Direct Loss of Resources
Macondo: Up to 5 million barrels of oil wasted, with an economic value of $500 million. Small businesses compensated for economic losses. Thousands of temporary part-time jobs created during the cleanup phase.
Obamacare: $640 million spent to date on failed healthcare.gov rollout. Economic losses to small business are a feature, not a bug. Millions of permanent part-time jobs created (cannabilizing full-time jobs) during the implementation phase.
Inappropriate Design Features
Macondo: BP’s Oil Spill Response Plan criticized for contingencies related to walruses and other species not native to the Gulf of Mexico.
Obamacare: Mandates universal coverage for pregnancy and childbirth, regardless of need.
“We made a few little mistakes early on. … [W]e’re sorry for the massive disruption it’s caused to their lives. There’s no one who wants this thing over more than I do, I’d like my life back.” – BP Chief Executive Tony Hayward.

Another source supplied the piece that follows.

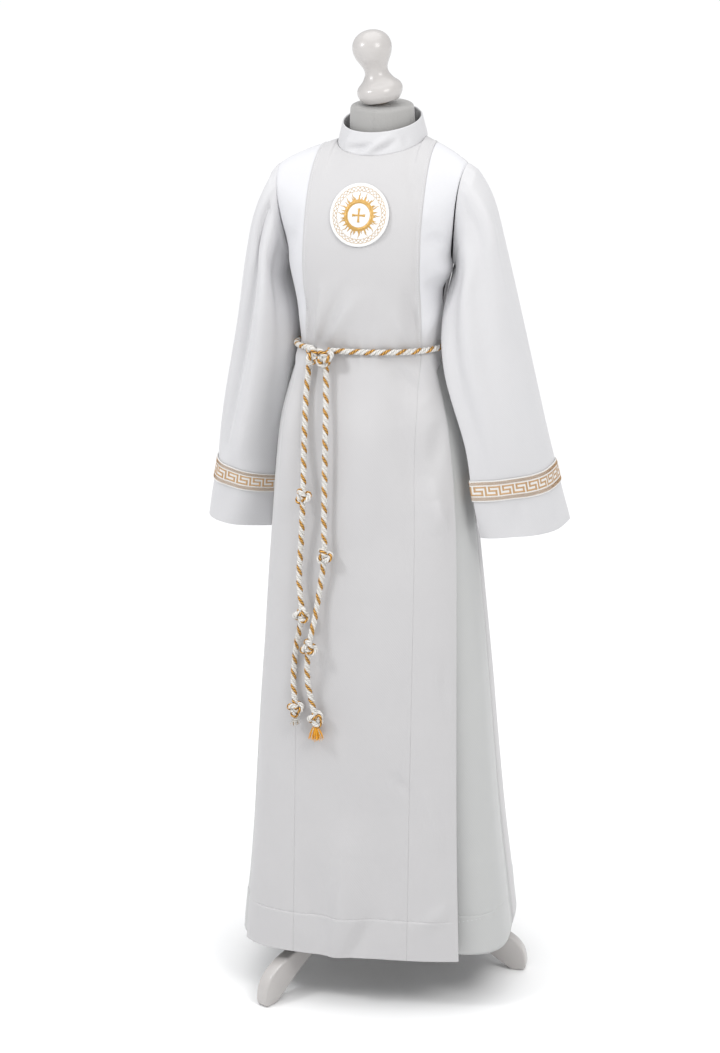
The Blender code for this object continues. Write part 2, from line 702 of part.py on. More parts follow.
def lump(name, middle, size, finish):
    """A knot's plain solid: a rounded lump a little square in section."""
    rings = []
    for tilt in np.linspace(-75, 75, 6):
        up = math.sin(math.radians(tilt))
        wide = math.cos(math.radians(tilt)) ** 0.7
        ring = []
        for angle in np.arange(12) * 2 * math.pi / 12:
            ring.append((
                middle[0] + size[0] / 2 * wide * math.cos(angle),
                middle[1] + size[1] / 2 * wide * math.sin(angle),
                middle[2] + size[2] / 2 * up / math.sin(math.radians(75)),
            ))
        rings.append(ring)
    return loft(name, rings, finish)


def hanging_end(label, table, tail_length, tail_radius, tail_finish):
    """The rope's runs between its knots, the knots, and the frayed tail."""
    points = [(x, y, z) for _, x, y, z in table]
    knots = [i for i, row in enumerate(table) if row[0] == "knot"]
    whole = spline(points, 16 * len(points))
    centres = [np.array(points[i]) for i in knots]
    for n, centre in enumerate(centres, 1):
        lump(f"knot_{label}_{n}", centre, (KNOT_WIDTH, KNOT_WIDTH, KNOT_HEIGHT), "rope")
    tops = [points[0][2]] + [c[2] - KNOT_HEIGHT / 2 - KNOT_GAP for c in centres[:-1]]
    ends = [c[2] + KNOT_HEIGHT / 2 + KNOT_GAP for c in centres]
    for n, (top, end) in enumerate(zip(tops, ends), 1):
        inside = whole[(whole[:, 2] <= top) & (whole[:, 2] >= end)]
        count = max(4, round((top - end) / (2.2 * ROPE)) + 1)
        tube(f"cord_{label}_{n}", spline(inside, count), ROPE / 2, "rope")
    x, y, z = centres[-1]
    top = z - KNOT_HEIGHT / 2 - SEAM
    rings = []
    for part, wide in ((0.0, 0.55), (0.3, 0.85), (0.75, 1.0), (1.0, 0.8)):
        ring = [
            (x + tail_radius * wide * math.cos(a), y + tail_radius * wide * math.sin(a),
             top - tail_length * part)
            for a in np.arange(12) * 2 * math.pi / 12
        ]
        rings.append(ring)
    loft(f"tail_{label}", rings, tail_finish)


# ---------------------------------------------------------------- dress form and stand
def form():
    """The torso and neck as one padded solid, clear of the cloth."""
    rings = []
    for row in FORM:
        lean = math.radians(row.lean)
        ring = []
        for angle in np.arange(24) * 2 * math.pi / 24:
            sine, cosine = math.sin(angle), math.cos(angle)
            depth = row.front if cosine > 0 else row.back
            x = math.copysign(row.half_width * abs(sine) ** (2 / row.square), sine)
            y = -math.copysign(depth * abs(cosine) ** (2 / row.square), cosine)
            ring.append((
                row.shift_x + x,
                row.shift_y + y * math.cos(lean),
                row.z + y * math.sin(lean),
            ))
        rings.append(ring)
    loft("form_torso", rings, "jersey")


def finial():
    """The turned knob, loose on the neck, and its peg."""
    top = FORM[-1]
    lean = math.radians(FINIAL_LEAN)
    place = (top.shift_x + FINIAL_OFF[0], top.shift_y + FINIAL_OFF[1], top.z + FINIAL_OFF[2])
    knob = turned("finial", FINIAL, 22, "painted_wood")
    knob.location = place
    knob.rotation_euler = (math.radians(top.lean), -lean, 0)
    peg = turned("finial_peg", ((-PEG_LENGTH, PEG_RADIUS), (-0.0004, PEG_RADIUS)), 14, "painted_wood")
    peg.location = place
    peg.rotation_euler = knob.rotation_euler


def pole():
    low, high = HUB[-1][0] + SEAM, FORM[0].z - SEAM
    turned("pole", ((low, POLE_RADIUS), (high, POLE_RADIUS)), 20, "painted_wood")


def hub():
    turned("hub", HUB, 24, "painted_wood")


def leg(number):
    """A flat curved board, standing on its edge, with its outer end on the floor."""
    outline = [(r, z) for r, z in LEG]
    faces = [tuple(range(len(outline)))]
    faces.append(tuple(reversed(range(len(outline), 2 * len(outline)))))
    for i in range(len(outline)):
        k = (i + 1) % len(outline)
        faces.append((i, i + len(outline), k + len(outline), k))
    half = LEG_THICK / 2
    points = [(r, -half, z) for r, z in outline] + [(r, half, z) for r, z in outline]
    thing = add(f"leg_{number}", facing_out(mesh_of(f"leg_{number}", points, faces)), "painted_wood")
    thing.rotation_euler = (0, 0, math.radians(FIRST_LEG + (number - 1) * 360 / LEG_COUNT - 90))
    soft = thing.modifiers.new("Edges", "BEVEL")
    soft.width = LEG_EDGE
    soft.segments = 2
    soft.limit_method = "ANGLE"
    soft.angle_limit = math.radians(50)


# ---------------------------------------------------------------- the whole object
def centre_over_origin():
    """Moves the stand so that the outer box, without the hanging ends, is over the origin."""
    bpy.context.view_layer.update()
    graph = bpy.context.evaluated_depsgraph_get()
    low, high = np.full(3, 9.0), np.full(3, -9.0)
    for thing in STAND.children:
        if thing.name.startswith(("cord_", "knot_", "tail_")):
            continue
        shape = thing.evaluated_get(graph)
        for corner in (shape.matrix_world @ vertex.co for vertex in shape.to_mesh().vertices):
            low = np.minimum(low, corner)
            high = np.maximum(high, corner)
        shape.to_mesh_clear()
    STAND.location = (-(low[0] + high[0]) / 2, -(low[1] + high[1]) / 2, -low[2])
    print("pole axis", [round(v, 5) for v in STAND.location])


def main():
    front_centre()
    back()
    for side in (1, -1):
        front_side(side)
        side_panel(side)
        sleeve(side)
        braid(side)
    collar()
    badge()
    belt_rope()
    lump("belt_knot", BELT_KNOT, BELT_KNOT_SIZE, "rope")
    hanging_end("right", CORD_RIGHT_SIDE, TAIL_LENGTH, 0.006, "rope")
    hanging_end("left", CORD_LEFT_SIDE, TASSEL_LENGTH, 0.010, "tassel")
    form()
    finial()
    pole()
    hub()
    for number in range(1, LEG_COUNT + 1):
        leg(number)
    centre_over_origin()


main()
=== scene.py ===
"""The looks of a child's alb on a dress form: cloth, braid, badge, rope cincture, jersey and paint.

Metres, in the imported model's frame: +Z up, the garment faces -Y, the wearer's left is +X. Each
surface is worked out about the pole's axis, as the solids are, and placed() moves it into the frame.
"""

import math
from collections import namedtuple

import bpy
import numpy as np
from mathutils import Matrix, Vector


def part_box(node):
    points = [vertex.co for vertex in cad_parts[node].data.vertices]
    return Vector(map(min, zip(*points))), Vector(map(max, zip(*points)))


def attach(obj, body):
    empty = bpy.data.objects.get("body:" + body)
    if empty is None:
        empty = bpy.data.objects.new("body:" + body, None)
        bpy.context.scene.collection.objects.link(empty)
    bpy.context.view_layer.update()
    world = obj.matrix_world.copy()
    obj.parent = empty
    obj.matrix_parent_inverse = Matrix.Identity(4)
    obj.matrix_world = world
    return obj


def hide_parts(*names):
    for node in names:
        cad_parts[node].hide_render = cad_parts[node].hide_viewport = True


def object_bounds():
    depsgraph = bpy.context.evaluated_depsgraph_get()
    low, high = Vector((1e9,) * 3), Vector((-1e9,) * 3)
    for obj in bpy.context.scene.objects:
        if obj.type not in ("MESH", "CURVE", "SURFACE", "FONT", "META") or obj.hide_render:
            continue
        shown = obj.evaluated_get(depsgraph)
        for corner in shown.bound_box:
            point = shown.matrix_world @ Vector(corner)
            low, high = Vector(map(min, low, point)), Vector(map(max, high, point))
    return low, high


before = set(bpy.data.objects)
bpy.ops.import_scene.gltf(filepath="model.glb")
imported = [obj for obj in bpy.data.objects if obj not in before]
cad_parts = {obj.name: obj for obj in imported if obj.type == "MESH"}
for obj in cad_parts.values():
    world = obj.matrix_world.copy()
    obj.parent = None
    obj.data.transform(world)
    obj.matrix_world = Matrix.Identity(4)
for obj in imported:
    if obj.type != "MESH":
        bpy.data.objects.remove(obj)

CAD_BOX = [list(corner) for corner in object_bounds()]
POLE_LOW, POLE_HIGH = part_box("pole")
AXIS = np.array([(POLE_LOW.x + POLE_HIGH.x) / 2, (POLE_LOW.y + POLE_HIGH.y) / 2, 0.0])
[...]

Hayward “wouldn’t be working for me after any of those statements.” – US Chief Executive Barack Obama
(Hayward’s departure was announced six weeks later.)
Obama: “The buck stops with me. You know, I’m the president. This is my team. If it’s not working, it’s my job to get it fixed.“
On the millions of Americans who have been dropped from their health care plans:
Obama: “I am sorry that they, you know, are finding themselves in this situation, based on assurances they got from me.”
Regarding the failed website launch:
Obama: “I wanted to go in and fix it myself, but I don’t write code.”